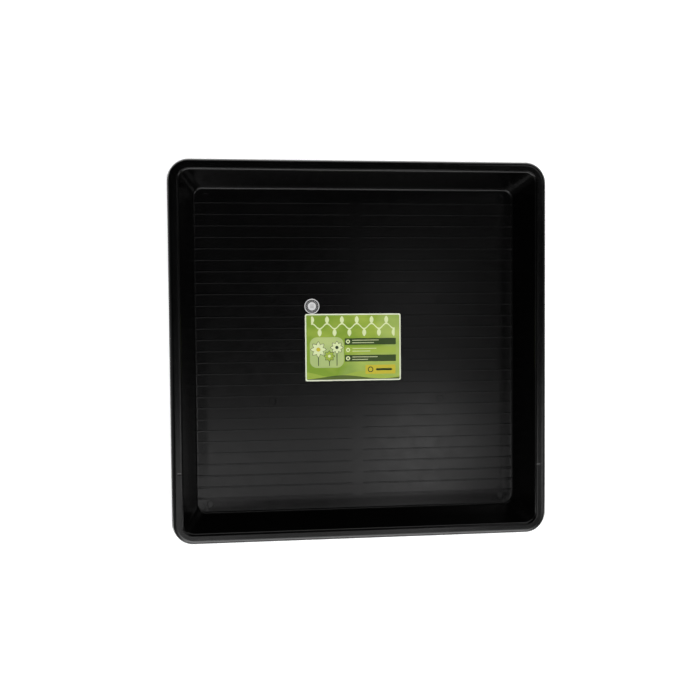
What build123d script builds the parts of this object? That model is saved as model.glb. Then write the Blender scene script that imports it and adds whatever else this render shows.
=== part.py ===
from build123d import *

import os
from math import cos, radians, tan

# Potting soil tray: a shallow square bowl in one thin moulding, with a rolled rim, a ribbed
# floor on pressed feet, and a printed label and a round seal stuck on the floor's ribs.
# X and Y run along the sides, Z up. The origin is under the middle of the tray, on the
# surface that the feet stand on. Lengths are in millimetres, angles in degrees.

# Whole moulding
tray_length = 600.0
tray_width = 600.0
tray_height = 70.0
skin_thickness = 2.5

# Side walls and the bowl inside them
wall_draft = 15.7
wall_corner_radius = 15.0
floor_fillet_radius = 5.5

# Shallow gutter along the walls, where the floor slopes down from its raised middle
gutter_width = 24.9
gutter_slope_width = 19.0
gutter_depth = 0.7

# Rim: a flat land that rolls over outwards into a skirt
rim_reach = 18.4
rim_edge_radius = 5.0
rim_root_radius = 2.0
roll_radius = 8.0
skirt_depth = 15.0
skirt_draft = 4.0
skirt_corner_radius = 33.0
skirt_edge_radius = 0.8

# Ribs across the floor, in two columns with a plain strip between them
rib_pitch = 18.4
rib_width = 2.4
rib_height = 0.8
rib_draft = 35.0
plain_strip_width = 19.0
rib_wall_clearance = 20.0

# Feet pressed down from the floor, each a dimple inside and a boss beneath
foot_depth = 1.2
foot_diameter = 12.0
foot_draft = 45.0
inner_foot_reach = 139.0
inner_foot_row = 4.5
corner_foot_clearance = 21.5

# Label on the floor
label_length = 158.0
label_width = 110.0
label_thickness = 0.4
label_corner_radius = 3.0
label_centre_x = -6.3
label_centre_y = 4.0

# Round seal above the label's left corner
seal_diameter = 24.4
seal_thickness = 0.4
seal_gap = 0.3
seal_overhang = 0.6

# Heights and places that follow. An inset is measured in from the foot of the skirt.
draft_slope = tan(radians(wall_draft))
wall_span = skin_thickness / cos(radians(wall_draft))
floor_top = foot_depth + skin_thickness
crest_top = floor_top + rib_height
skirt_foot = tray_height - skirt_depth
floor_inset = rim_reach + (tray_height - floor_top) * draft_slope
floor_half_length = tray_length / 2 - floor_inset
floor_half_width = tray_width / 2 - floor_inset
middle_half_length = floor_half_length - gutter_width
middle_half_width = floor_half_width - gutter_width
ribs_each_side = int((floor_half_width - rib_wall_clearance) / rib_pitch)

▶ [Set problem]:
Set down the lines above as they stand, starting with the first line and ending with the line that contains "seal_overhang = 0.6".

▶ [Completed task]:
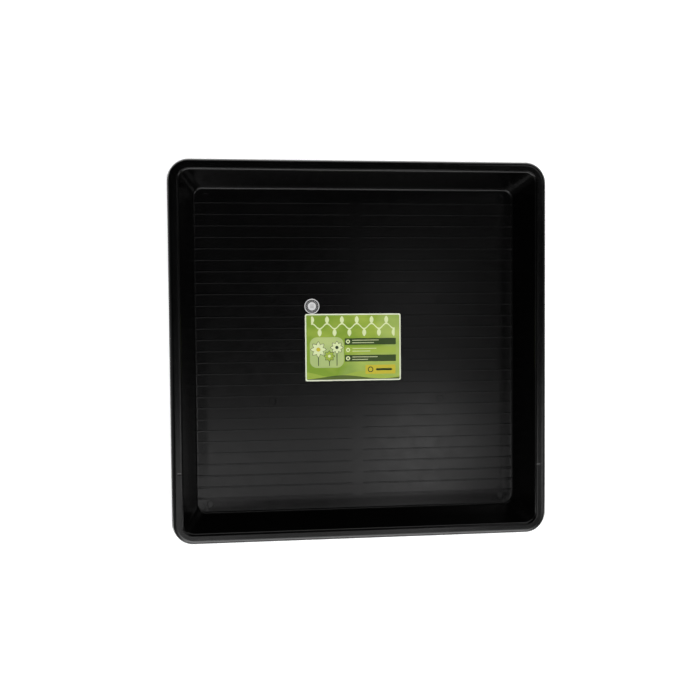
What build123d script builds the parts of this object? That model is saved as model.glb. Then write the Blender scene script that imports it and adds whatever else this render shows.
=== part.py ===
from build123d import *

import os
from math import cos, radians, tan

# Potting soil tray: a shallow square bowl in one thin moulding, with a rolled rim, a ribbed
# floor on pressed feet, and a printed label and a round seal stuck on the floor's ribs.
# X and Y run along the sides, Z up. The origin is under the middle of the tray, on the
# surface that the feet stand on. Lengths are in millimetres, angles in degrees.

# Whole moulding
tray_length = 600.0
tray_width = 600.0
tray_height = 70.0
skin_thickness = 2.5

# Side walls and the bowl inside them
wall_draft = 15.7
wall_corner_radius = 15.0
floor_fillet_radius = 5.5

# Shallow gutter along the walls, where the floor slopes down from its raised middle
gutter_width = 24.9
gutter_slope_width = 19.0
gutter_depth = 0.7

# Rim: a flat land that rolls over outwards into a skirt
rim_reach = 18.4
rim_edge_radius = 5.0
rim_root_radius = 2.0
roll_radius = 8.0
skirt_depth = 15.0
skirt_draft = 4.0
skirt_corner_radius = 33.0
skirt_edge_radius = 0.8

# Ribs across the floor, in two columns with a plain strip between them
rib_pitch = 18.4
rib_width = 2.4
rib_height = 0.8
rib_draft = 35.0
plain_strip_width = 19.0
rib_wall_clearance = 20.0

# Feet pressed down from the floor, each a dimple inside and a boss beneath
foot_depth = 1.2
foot_diameter = 12.0
foot_draft = 45.0
inner_foot_reach = 139.0
inner_foot_row = 4.5
corner_foot_clearance = 21.5

# Label on the floor
label_length = 158.0
label_width = 110.0
label_thickness = 0.4
label_corner_radius = 3.0
label_centre_x = -6.3
label_centre_y = 4.0

# Round seal above the label's left corner
seal_diameter = 24.4
seal_thickness = 0.4
seal_gap = 0.3
seal_overhang = 0.6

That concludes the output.